▸ REQUEST
Transcribe the material below exactly as it appears.

▸ DATASET EXTRACT
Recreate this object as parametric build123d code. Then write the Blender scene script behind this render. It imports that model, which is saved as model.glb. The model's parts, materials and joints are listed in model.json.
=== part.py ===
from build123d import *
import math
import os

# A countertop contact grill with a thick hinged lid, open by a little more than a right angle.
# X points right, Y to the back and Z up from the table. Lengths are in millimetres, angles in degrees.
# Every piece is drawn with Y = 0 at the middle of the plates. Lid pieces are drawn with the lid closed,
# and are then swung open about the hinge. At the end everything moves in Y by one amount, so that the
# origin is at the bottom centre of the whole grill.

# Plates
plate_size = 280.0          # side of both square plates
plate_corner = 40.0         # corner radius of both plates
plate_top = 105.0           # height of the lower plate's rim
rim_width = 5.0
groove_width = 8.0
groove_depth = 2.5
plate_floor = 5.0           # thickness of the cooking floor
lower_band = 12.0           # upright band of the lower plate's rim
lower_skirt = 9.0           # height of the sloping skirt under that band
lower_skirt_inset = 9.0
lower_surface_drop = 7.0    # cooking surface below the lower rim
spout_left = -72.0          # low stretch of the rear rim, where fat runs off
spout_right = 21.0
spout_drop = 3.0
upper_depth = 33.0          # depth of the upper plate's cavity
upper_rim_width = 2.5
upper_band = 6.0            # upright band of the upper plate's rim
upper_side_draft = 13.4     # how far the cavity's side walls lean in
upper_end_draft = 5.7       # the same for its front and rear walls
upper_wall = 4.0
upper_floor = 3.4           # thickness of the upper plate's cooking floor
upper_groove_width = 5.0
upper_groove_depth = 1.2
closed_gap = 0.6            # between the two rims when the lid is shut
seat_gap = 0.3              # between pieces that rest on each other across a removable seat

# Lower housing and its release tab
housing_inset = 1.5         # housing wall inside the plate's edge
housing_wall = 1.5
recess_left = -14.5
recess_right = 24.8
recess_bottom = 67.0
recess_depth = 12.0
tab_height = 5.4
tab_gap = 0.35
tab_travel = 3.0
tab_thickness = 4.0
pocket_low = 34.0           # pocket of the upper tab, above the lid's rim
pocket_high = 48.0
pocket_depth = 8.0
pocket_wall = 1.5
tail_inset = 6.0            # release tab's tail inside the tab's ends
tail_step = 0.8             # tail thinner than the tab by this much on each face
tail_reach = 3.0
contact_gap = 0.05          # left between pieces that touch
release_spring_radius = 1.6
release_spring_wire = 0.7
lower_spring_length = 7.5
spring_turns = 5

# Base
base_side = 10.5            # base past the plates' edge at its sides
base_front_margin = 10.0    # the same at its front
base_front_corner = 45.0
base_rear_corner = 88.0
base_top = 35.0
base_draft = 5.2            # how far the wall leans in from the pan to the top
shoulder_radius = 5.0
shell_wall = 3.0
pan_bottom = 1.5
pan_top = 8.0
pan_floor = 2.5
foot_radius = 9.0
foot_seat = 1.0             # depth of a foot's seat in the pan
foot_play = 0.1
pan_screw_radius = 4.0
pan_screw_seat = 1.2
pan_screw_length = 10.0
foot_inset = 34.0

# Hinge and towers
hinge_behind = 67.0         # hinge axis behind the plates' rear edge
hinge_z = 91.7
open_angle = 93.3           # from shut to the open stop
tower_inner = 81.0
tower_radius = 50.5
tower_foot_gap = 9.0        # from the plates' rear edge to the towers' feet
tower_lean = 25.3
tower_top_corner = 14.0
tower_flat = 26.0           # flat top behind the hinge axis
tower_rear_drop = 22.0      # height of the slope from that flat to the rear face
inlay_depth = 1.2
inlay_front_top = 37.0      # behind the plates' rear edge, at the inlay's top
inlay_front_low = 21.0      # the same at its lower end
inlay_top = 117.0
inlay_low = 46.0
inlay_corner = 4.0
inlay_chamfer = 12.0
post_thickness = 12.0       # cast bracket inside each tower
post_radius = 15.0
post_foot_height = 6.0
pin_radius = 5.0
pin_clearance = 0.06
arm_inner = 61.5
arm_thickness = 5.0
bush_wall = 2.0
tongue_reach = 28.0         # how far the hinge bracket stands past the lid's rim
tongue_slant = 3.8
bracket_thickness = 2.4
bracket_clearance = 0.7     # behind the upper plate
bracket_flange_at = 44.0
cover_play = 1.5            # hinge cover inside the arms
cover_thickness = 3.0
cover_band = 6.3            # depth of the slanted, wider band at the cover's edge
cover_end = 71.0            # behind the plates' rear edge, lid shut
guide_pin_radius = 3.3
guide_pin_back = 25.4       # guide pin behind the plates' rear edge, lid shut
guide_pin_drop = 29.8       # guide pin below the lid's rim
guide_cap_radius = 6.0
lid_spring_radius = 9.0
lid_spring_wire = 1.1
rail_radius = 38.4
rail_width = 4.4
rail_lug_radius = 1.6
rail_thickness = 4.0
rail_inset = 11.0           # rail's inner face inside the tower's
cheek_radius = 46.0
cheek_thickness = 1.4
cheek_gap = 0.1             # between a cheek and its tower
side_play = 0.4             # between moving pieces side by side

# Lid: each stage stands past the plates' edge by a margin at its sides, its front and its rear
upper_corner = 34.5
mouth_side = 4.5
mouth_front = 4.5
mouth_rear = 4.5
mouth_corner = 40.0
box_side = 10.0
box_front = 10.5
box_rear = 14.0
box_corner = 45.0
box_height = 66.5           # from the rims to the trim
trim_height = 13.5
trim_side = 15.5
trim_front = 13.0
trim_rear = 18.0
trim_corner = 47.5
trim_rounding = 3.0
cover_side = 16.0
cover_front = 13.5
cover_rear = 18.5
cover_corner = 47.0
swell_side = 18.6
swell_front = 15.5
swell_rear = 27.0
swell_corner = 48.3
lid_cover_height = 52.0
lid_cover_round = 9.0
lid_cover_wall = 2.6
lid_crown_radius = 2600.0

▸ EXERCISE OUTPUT
Recreate this object as parametric build123d code. Then write the Blender scene script behind this render. It imports that model, which is saved as model.glb. The model's parts, materials and joints are listed in model.json.
=== part.py ===
from build123d import *
import math
import os

# A countertop contact grill with a thick hinged lid, open by a little more than a right angle.
# X points right, Y to the back and Z up from the table. Lengths are in millimetres, angles in degrees.
# Every piece is drawn with Y = 0 at the middle of the plates. Lid pieces are drawn with the lid closed,
# and are then swung open about the hinge. At the end everything moves in Y by one amount, so that the
# origin is at the bottom centre of the whole grill.

# Plates
plate_size = 280.0          # side of both square plates
plate_corner = 40.0         # corner radius of both plates
plate_top = 105.0           # height of the lower plate's rim
rim_width = 5.0
groove_width = 8.0
groove_depth = 2.5
plate_floor = 5.0           # thickness of the cooking floor
lower_band = 12.0           # upright band of the lower plate's rim
lower_skirt = 9.0           # height of the sloping skirt under that band
lower_skirt_inset = 9.0
lower_surface_drop = 7.0    # cooking surface below the lower rim
spout_left = -72.0          # low stretch of the rear rim, where fat runs off
spout_right = 21.0
spout_drop = 3.0
upper_depth = 33.0          # depth of the upper plate's cavity
upper_rim_width = 2.5
upper_band = 6.0            # upright band of the upper plate's rim
upper_side_draft = 13.4     # how far the cavity's side walls lean in
upper_end_draft = 5.7       # the same for its front and rear walls
upper_wall = 4.0
upper_floor = 3.4           # thickness of the upper plate's cooking floor
upper_groove_width = 5.0
upper_groove_depth = 1.2
closed_gap = 0.6            # between the two rims when the lid is shut
seat_gap = 0.3              # between pieces that rest on each other across a removable seat

# Lower housing and its release tab
housing_inset = 1.5         # housing wall inside the plate's edge
housing_wall = 1.5
recess_left = -14.5
recess_right = 24.8
recess_bottom = 67.0
recess_depth = 12.0
tab_height = 5.4
tab_gap = 0.35
tab_travel = 3.0
tab_thickness = 4.0
pocket_low = 34.0           # pocket of the upper tab, above the lid's rim
pocket_high = 48.0
pocket_depth = 8.0
pocket_wall = 1.5
tail_inset = 6.0            # release tab's tail inside the tab's ends
tail_step = 0.8             # tail thinner than the tab by this much on each face
tail_reach = 3.0
contact_gap = 0.05          # left between pieces that touch
release_spring_radius = 1.6
release_spring_wire = 0.7
lower_spring_length = 7.5
spring_turns = 5

# Base
base_side = 10.5            # base past the plates' edge at its sides
base_front_margin = 10.0    # the same at its front
base_front_corner = 45.0
base_rear_corner = 88.0
base_top = 35.0
base_draft = 5.2            # how far the wall leans in from the pan to the top
shoulder_radius = 5.0
shell_wall = 3.0
pan_bottom = 1.5
pan_top = 8.0
pan_floor = 2.5
foot_radius = 9.0
foot_seat = 1.0             # depth of a foot's seat in the pan
foot_play = 0.1
pan_screw_radius = 4.0
pan_screw_seat = 1.2
pan_screw_length = 10.0
foot_inset = 34.0

# Hinge and towers
hinge_behind = 67.0         # hinge axis behind the plates' rear edge
hinge_z = 91.7
open_angle = 93.3           # from shut to the open stop
tower_inner = 81.0
tower_radius = 50.5
tower_foot_gap = 9.0        # from the plates' rear edge to the towers' feet
tower_lean = 25.3
tower_top_corner = 14.0
tower_flat = 26.0           # flat top behind the hinge axis
tower_rear_drop = 22.0      # height of the slope from that flat to the rear face
inlay_depth = 1.2
inlay_front_top = 37.0      # behind the plates' rear edge, at the inlay's top
inlay_front_low = 21.0      # the same at its lower end
inlay_top = 117.0
inlay_low = 46.0
inlay_corner = 4.0
inlay_chamfer = 12.0
post_thickness = 12.0       # cast bracket inside each tower
post_radius = 15.0
post_foot_height = 6.0
pin_radius = 5.0
pin_clearance = 0.06
arm_inner = 61.5
arm_thickness = 5.0
bush_wall = 2.0
tongue_reach = 28.0         # how far the hinge bracket stands past the lid's rim
tongue_slant = 3.8
bracket_thickness = 2.4
bracket_clearance = 0.7     # behind the upper plate
bracket_flange_at = 44.0
cover_play = 1.5            # hinge cover inside the arms
cover_thickness = 3.0
cover_band = 6.3            # depth of the slanted, wider band at the cover's edge
cover_end = 71.0            # behind the plates' rear edge, lid shut
guide_pin_radius = 3.3
guide_pin_back = 25.4       # guide pin behind the plates' rear edge, lid shut
guide_pin_drop = 29.8       # guide pin below the lid's rim
guide_cap_radius = 6.0
lid_spring_radius = 9.0
lid_spring_wire = 1.1
rail_radius = 38.4
rail_width = 4.4
rail_lug_radius = 1.6
rail_thickness = 4.0
rail_inset = 11.0           # rail's inner face inside the tower's
cheek_radius = 46.0
cheek_thickness = 1.4
cheek_gap = 0.1             # between a cheek and its tower
side_play = 0.4             # between moving pieces side by side

# Lid: each stage stands past the plates' edge by a margin at its sides, its front and its rear
upper_corner = 34.5
mouth_side = 4.5
mouth_front = 4.5
mouth_rear = 4.5
mouth_corner = 40.0
box_side = 10.0
box_front = 10.5
box_rear = 14.0
box_corner = 45.0
box_height = 66.5           # from the rims to the trim
trim_height = 13.5
trim_side = 15.5
trim_front = 13.0
trim_rear = 18.0
trim_corner = 47.5
trim_rounding = 3.0
cover_side = 16.0
cover_front = 13.5
cover_rear = 18.5
cover_corner = 47.0
swell_side = 18.6
swell_front = 15.5
swell_rear = 27.0
swell_corner = 48.3
lid_cover_height = 52.0
lid_cover_round = 9.0
lid_cover_wall = 2.6
lid_crown_radius = 2600.0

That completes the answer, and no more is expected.